Incidentally, I took advantage of these bouncy boxes to hack my way through two of the game’s more head-scratching levels, both of which took place towards the end of the game and involved robots, lasers, and crates. I don’t know how I was supposed to solve them, but I don’t think it was by repeatedly reversing gravity and flinging crates across each room until they randomly landed where I needed them. When I’d finished, I felt the urge to e-mail Swift and the rest of her development team at Airtight Games to taunt them. “Just broke your game, losers!”

Then I got stuck on one of the next levels for close to an hour. This was frustrating, but necessary. I needed to be taught a lesson.


But tedious and overwhelmingly difficult stages are an anomaly here — the majority of the game is well-balanced and delightful. Quantum Conundrum is at its best during those moments of sheer puzzle pleasure when you’re flipping between dimensions, watching the world change, solving dilemmas, and making yourself feel smart. I wish more of its puzzles had taken advantage of all four dimensions instead of just allowing you access to two or three at a time, because the ones that force you to think in multiple directions are the most satisfying of them all.

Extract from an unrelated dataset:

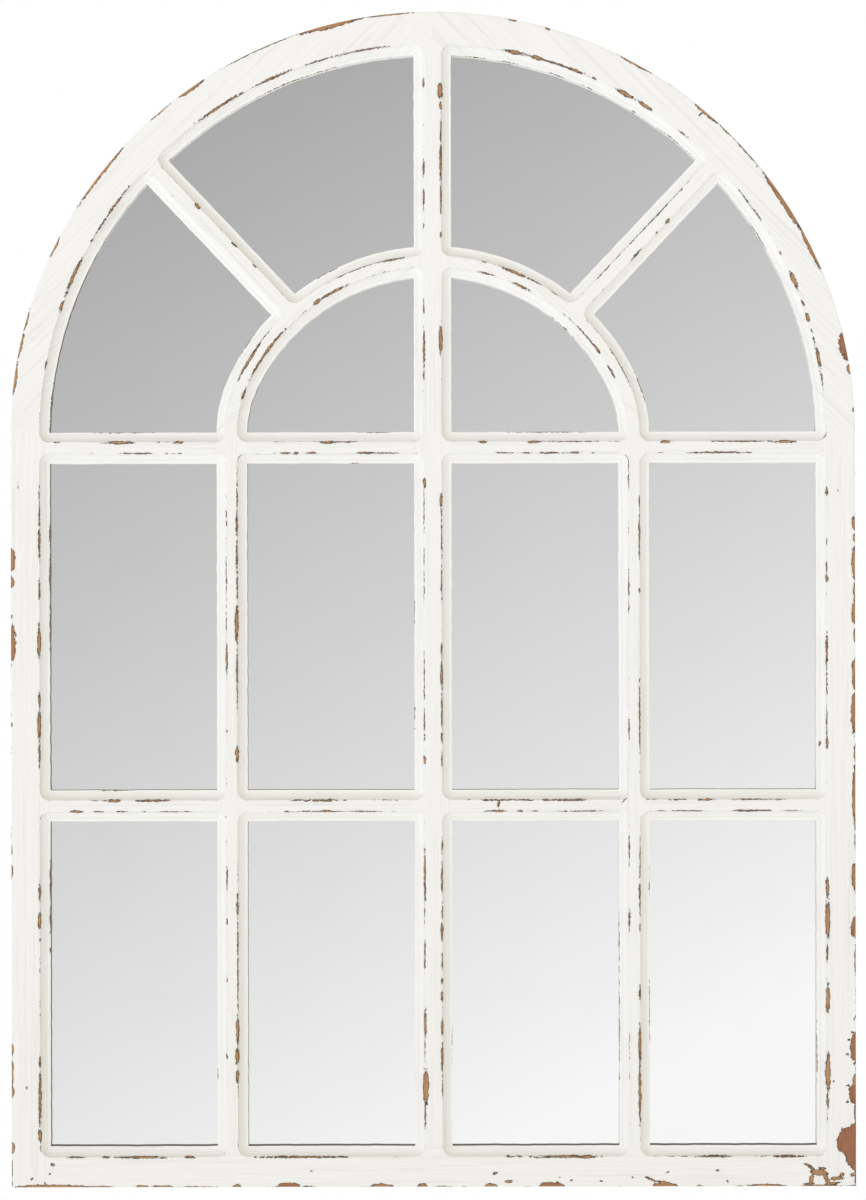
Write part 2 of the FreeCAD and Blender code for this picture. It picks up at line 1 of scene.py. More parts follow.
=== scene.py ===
"""Arched window mirror: a white painted timber window frame with fourteen mirror panes, dressed for looks.

The wooden boards are modelled here with their moulded edges, worn arrises and chipped paint. The panes, the
back panel, the hangers and the fasteners keep their own solids and get their finishes here.
Shapes are worked out in millimetres and written to the meshes in metres. x runs to the viewer's right,
z upwards, and the painted face looks along -y.
"""

import logging
import math
from dataclasses import dataclass, field
from enum import Enum
from typing import Callable, Iterable, Union

import bpy
import numpy as np
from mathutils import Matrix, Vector
from mathutils.geometry import delaunay_2d_cdt
from mathutils.kdtree import KDTree


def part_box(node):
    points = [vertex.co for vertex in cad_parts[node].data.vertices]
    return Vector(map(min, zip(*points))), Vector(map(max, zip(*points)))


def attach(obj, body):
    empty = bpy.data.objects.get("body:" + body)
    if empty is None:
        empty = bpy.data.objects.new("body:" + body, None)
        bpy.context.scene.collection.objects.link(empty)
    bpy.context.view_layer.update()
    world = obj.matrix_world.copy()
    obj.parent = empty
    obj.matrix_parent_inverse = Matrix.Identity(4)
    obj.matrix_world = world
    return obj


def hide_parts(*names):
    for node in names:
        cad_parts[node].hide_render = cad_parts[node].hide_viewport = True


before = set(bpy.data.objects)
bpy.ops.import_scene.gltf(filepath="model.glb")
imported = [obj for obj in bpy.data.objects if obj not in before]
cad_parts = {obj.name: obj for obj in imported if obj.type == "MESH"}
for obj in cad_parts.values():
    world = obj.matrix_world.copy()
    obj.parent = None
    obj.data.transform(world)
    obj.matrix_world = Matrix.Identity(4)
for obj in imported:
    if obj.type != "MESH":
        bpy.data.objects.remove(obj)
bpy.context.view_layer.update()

LOG = logging.getLogger("window_mirror")
MM = 0.001
MIRROR = np.array([-1.0, 1.0])

Points = np.ndarray
Sides = list[np.ndarray]


# ======================================================================================================
# Sizes and places
# ======================================================================================================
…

The little details are wonderful too. Every time you die, you’ll see a snarky, hilarious death message about something you’ll never get to see (since you are dead). Ex: “Thing #74 you will never get to experience: watching your favourite childhood TV shows get turned into terrible movies.”

Perhaps Quantum Conundrum‘s greatest quality is this: While playing through the eight or nine hours it took me to finish, I was at times frustrated, annoyed, and even a little infuriated. But I never stopped smiling.